By the early 1960’s, Birmingham had become what allmusic.com’s respected music critic Bruce Eder has described as “a seething cauldron of musical activity”, much of it taking place in the small function rooms above pubs, promoted by enterprising fans/businessmen eager to attract the ever-growing audience for “live” rock and roll, and giving rise to the likes of the Spencer Davis Group/Traffic, The Moody Blues, The Move/ELO and ultimately the heavy metal of Black Sabbath and Judas Priest. By the late 70s and early 80s, after the rise and fall of both punk and ska, Birmingham had what Anthony Burnham (writing in FACT mag) described as “a vibrant but infamously fragmented and undervalued” post-punk scene, and it was in this environment that The Sisters of Mercy made three excursions into the local pub room music scene in 1982/1983.

The first of these was in November 1982 on the sporadic series of dates to promote the “Alice/Floorshow” single and in the same week as the unlikely support appearance with Aswad in London. It was held at the relatively genteel Bournbrook Hotel in Selly Oak, not far from the university on the south side of the city.

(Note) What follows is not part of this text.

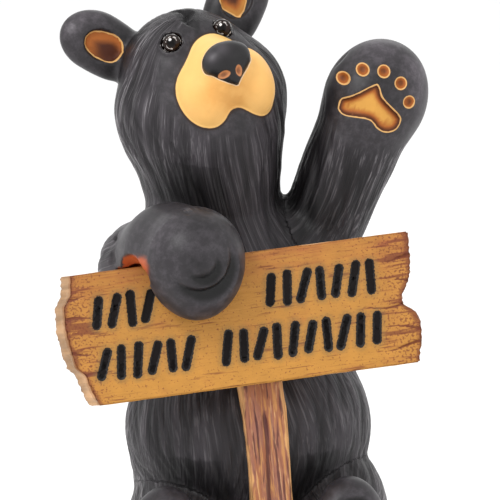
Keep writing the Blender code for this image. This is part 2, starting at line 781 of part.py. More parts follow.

Like the later two Birmingham gigs, it was promoted by Nitelife Promotions, effectively a group of music fans who did everything from booking the bands to designing the posters. The poster for the TSOM gg there was done by one of the Nitelife promoters called Clive Whittaker, who explained the set-up to Moseley (a Birmingham suburb) onlinemagazine : “We named our outfit Nitelife and amongst us we designed printed and posted our print run of usually 100 posters a week. We rang the bands and agencies and tried to match the musical styles to give our young talented locals some good exposure other than their own mates who would fill the support slot of 8.30 -9ish. The pubs shut at 10.30 at first, moving to 11 every Friday and Saturday night so we had to get the main band off before last orders were pulled.”
Clive shared his memories of the Bournbrook venue on the Birmingham Music Archive website. “I’m trying to remember the gigs we put on there, the stage was frightful, shaped like a horn for acoustic amplification which freaked out the sound engineers.” The Bournbrook Hotel was originally a pub called The Malt Shovel, but was rebuilt in the 1860s. According to a local historian on another Birmingham Forum, there was a large park  behind it where sports events were held, and the first Australian cricket team to tour England played there (nearby Edgbaston only hosting cricket from the 1880s).

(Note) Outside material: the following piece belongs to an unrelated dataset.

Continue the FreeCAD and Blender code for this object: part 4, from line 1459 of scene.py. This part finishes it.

Most of what is known about the Bournbrook gig only surfaced a year ago, when a somewhat dishevelled poster from the gig sold on eBay for nearly £80. As well as the Nitelife logo, the poster makes it clear that this was one of a series of Thursday night gigs, and on subsequent weeks both Lords of The New Church and Southern Death Cult supported by local band Ourselves Alone (of whom more in my next post) would appear at the handsome venue, which has subsequently traded as a simple pub as the OVT (Old Varsity Tavern) and the Goose, and the music room no longer promotes touring artists. The lucky local band appearing alongside TSOM on Thurs 25th November were “From Eden”, a goth-tinged band containing founder members of two of the leading lights of the next big movement to come from the area, the ill-fated “grebo”. Adam Mole and Clint Mansell went on to found Pop Will Eat Itself, whilst Miles Hunt and Malc Treece were original and leading members of The Wonder Stuff, both of which bands would ultimately achieve chart success exceeding that of Eldritch’s band. The gig is referred to on websites devoted to both bands. Adam Mole described life in “From Eden” when selling an old t-shirt from the band on eBay a couple of years ago : “We gathered an instant following…From Eden became a promoter’s dream, turning up with a ready-made crowd….Hordes of Stourbridge’s finest crew hired coaches that helped to turn every out-of-town From Eden gig into an “event”.” Thanks to a rare 1983 live track posted on YouTube, the band’s goth leanings are apparent, but also the songwriting craft that would take them all a long way in the business.
The other support act, Little Brother, was even more closely entwined with TSOM. A Bradford ranting poet, Little Brother (or Dave Stockell to his Mum) released that autumn a split single with Steven/Susan Wells (33 RPM EP) of his own rants/poems set to music (written and played by former guest TSOM member John “Three Johns/Mekons” Langford, and produced by Kenny Giles in his own 4-track Bridlington studio well-known to Sisters fans).

Sadly, no audio recording of the Bournbrook gig has yet surfaced, hence the setlist is unknown, but if a poster can suddenly turn up after 32 years, why not a humble cassette … ??